NED for 21 months, stop GILOTRIF? 2 Questions to Dr West - 1271594

saralb
Posts:7

I have been living for many years in Austria (Europe) but I come originally from Iran, I am a 45y female, non smoker and we had never any cancer case in our family.
01/2014: I fell down and broke my spine; surgery showed bone metastasis in the 8. spinal column. Cancer cells were removed during surgery then spondylosis T5-T8.
01/2014 : Biopsy from lung, diagnosis: stage IV NSCLC with EGRF exon 21 (right upper lung: 2cm size)
02/2014: started GILOTRIF 40mg
02/2014: 26 cycles of radiation of spine bones
04/2014: reduction of tumour size to 1cm, no mets anywhere, even not on Spine.
08/2014: size still 1cm but reduction of SUV from 8 to 3; no mets anywhere
10/2014: surgery: upper right lung with tumour was removed (VAT lung surgery); 15 lymph nodes removed (only 1 of them was with cancer cells which we didn't see in the PET).
I didn’t do any adjuvant chemotherapy. I made a one month break with GILOTRIF because of surgery. After lot of discussions with my Onc finally I started with GILOTRIF again.
01/2015: PET showed nothing; NED
04/2015 CT (thorax, abdomen) showed nothing; NED
07/2015 CT (thorax, abdomen) showed nothing; NED
At the moment I feel well and am in a very good condition. The next CT will be at the end of November.
1) Should I take this time a PET or MR to check my body after one year (after the last PET)?
During this year I only had CT of abdomen and lung and it didn’t show anything, even on spine bones, but what about my brain?
Should I do a CT, a MR of spine and a MR of brain?
In my case, only CT every 3-4 months is ok?
2) More important question for me: What about continuing GILOTRIF? I’m concerned about the possibility of resistance to the Gilotrif occurring.
Should I stop it for a while and see if it comes again? I have fear to have mets in the brain.
Or stopping now is for nothing after taking Gilotrif for 21 months? (the resistance is already existing). I should take it and pray that nothing comes for a while?
can u please reply briefly?
Thanks

Forums

Dr Pennell
Posts: 139

Dear saralb, thank you for sharing your extraordinary story. I am very happy to hear that you are doing so well such a long time!

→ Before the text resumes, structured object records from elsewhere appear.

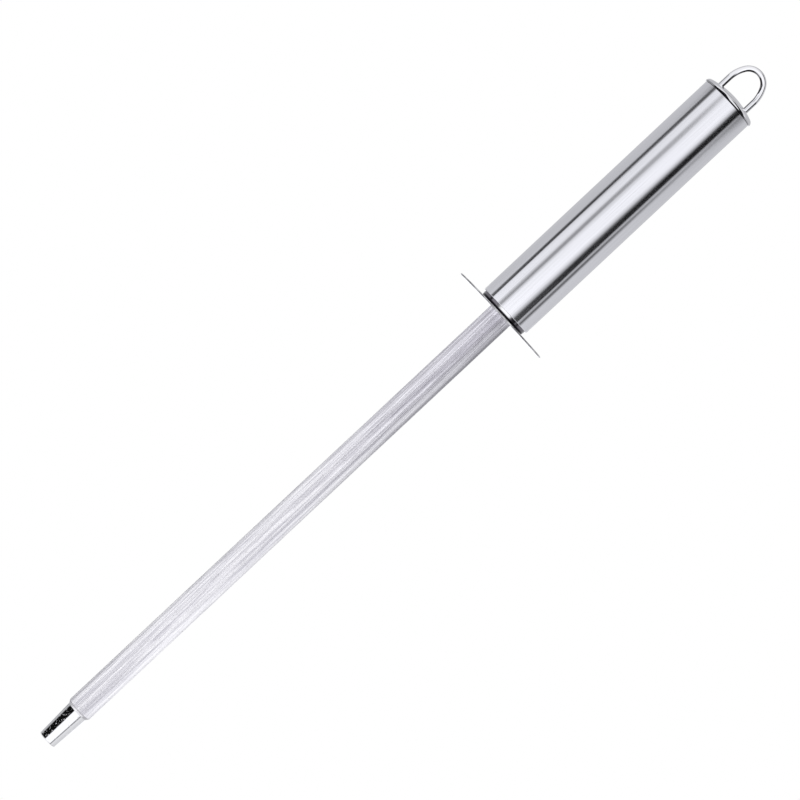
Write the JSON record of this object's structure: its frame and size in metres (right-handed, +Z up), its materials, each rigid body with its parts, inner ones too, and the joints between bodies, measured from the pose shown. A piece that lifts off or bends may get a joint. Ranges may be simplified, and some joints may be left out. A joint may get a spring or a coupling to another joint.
{
  "type": "knife sharpening steel",
  "caption": "Long ribbed sharpening rod with a smooth tapered tip, a thin round hand guard and a tubular steel handle with a wire hanging loop.",
  "frame": {"origin": "highest inside point of the hanging loop's bend, where a hook carries the steel", "axes": "+Z up along the steel's axis, from the tip to the hanging loop; X across the loop's width; Y normal to the loop's plane"},
  "size_m": [0.056, 0.056, 0.4729],
  "materials": {
    "rod_steel": "hard chrome plated, fine lengthwise ribs, polished tip",
    "guard_steel": "bright rolled stainless sheet",
    "cap_steel": "drawn and mirror polished",
    "tube_steel": "lengthwise satin polish",
    "wire_steel": "bright drawn wire",
    "zinc_plate": "zinc plated",
    "plain_steel": "plain rolled plate"
  },
  "bodies": {
    "root": {"sharpening_rod": "rod_steel", "guard_disc": "guard_steel", "front_cap": "cap_steel", "rear_cap": "cap_steel", "handle_tube": "tube_steel", "hanging_loop": "wire_steel", "backing_washer": "zinc_plate", "spring_washer": "zinc_plate", "tang_nut": "zinc_plate", "loop_anchor_plate": "plain_steel"}
  },
  "joints": []
}
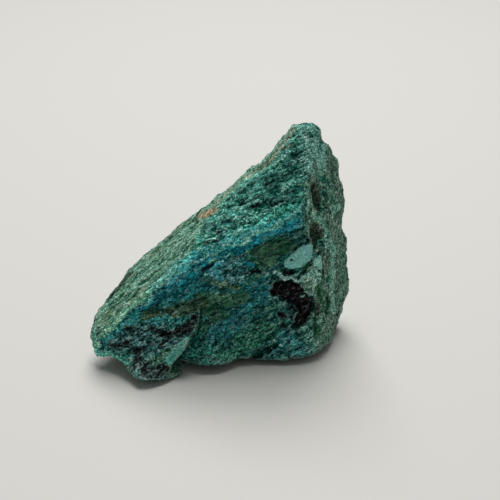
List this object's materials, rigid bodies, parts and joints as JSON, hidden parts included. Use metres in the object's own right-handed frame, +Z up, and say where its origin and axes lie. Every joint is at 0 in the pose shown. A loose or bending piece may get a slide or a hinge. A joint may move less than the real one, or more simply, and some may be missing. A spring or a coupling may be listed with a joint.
{
  "type": "chrysocolla specimen",
  "caption": "Rough wedge-shaped chunk of blue-green chrysocolla copper ore, with one broad broken face and a narrow weathered side, standing on its base and a low toe.",
  "frame": {"origin": "middle of the stone's box, on the surface it stands on", "axes": "+Z up as it stands; +X along its long side, towards the high narrow weathered side; the broad broken face looks towards -Y"},
  "size_m": [0.0782, 0.0476, 0.0696],
  "materials": {
    "chrysocolla": "matt broken rock in teal, blue and grey-green, with small black and pale specks"
  },
  "bodies": {
    "root": {"stone": "chrysocolla"}
  },
  "joints": []
}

I am sorry that I (and the other doctors on this site) cannot give you medical advice as to what you should do in regards to scans or treatment.

However, you ask a very important question which we can discuss, which is what to do when there is no evidence of cancer for a long time on a therapy like afatinib (Gilotrif)? Is it ever OK to stop it or should patients remain on it indefinitely?

The short answer is that we don't know when or if it is ever OK to stop. This needs to be a very individual decision between a patient and their doctor, taking into account the likelihood of recurrence and the burden of continuing. If a patient has few or no side effects and the cost of the medication is not an issue, I can't think of too many good reasons to stop. I have had patients who have been on another EGFR drug (Tarceva) for many years who recurred after stopping for one reason or another, so I know this is possible. As for the question about developing resistance, we don't know if intermittent dosing (stopping and restarting) would have any effect on resistance emerging and so the standard recommendation is to continue without break until progression.

If on the other hand the side effects detract from a patient's quality of life or the cost is doing the same (known as "financial toxicity"), then stopping might be something that could be considered. If the drug were stopped though I would want to do very careful surveillance to monitor for recurrence, and the patient would have to acknowledge that recurrence was a distinct possibility. Drugs like Gilotrif do not "cure" metastatic lung cancer, although some patients can have long term control.

I'm sorry if that isn't the answer you were looking for, but really there is no right answer for everyone here and what to do really depends a lot on what you, the patient, want to do.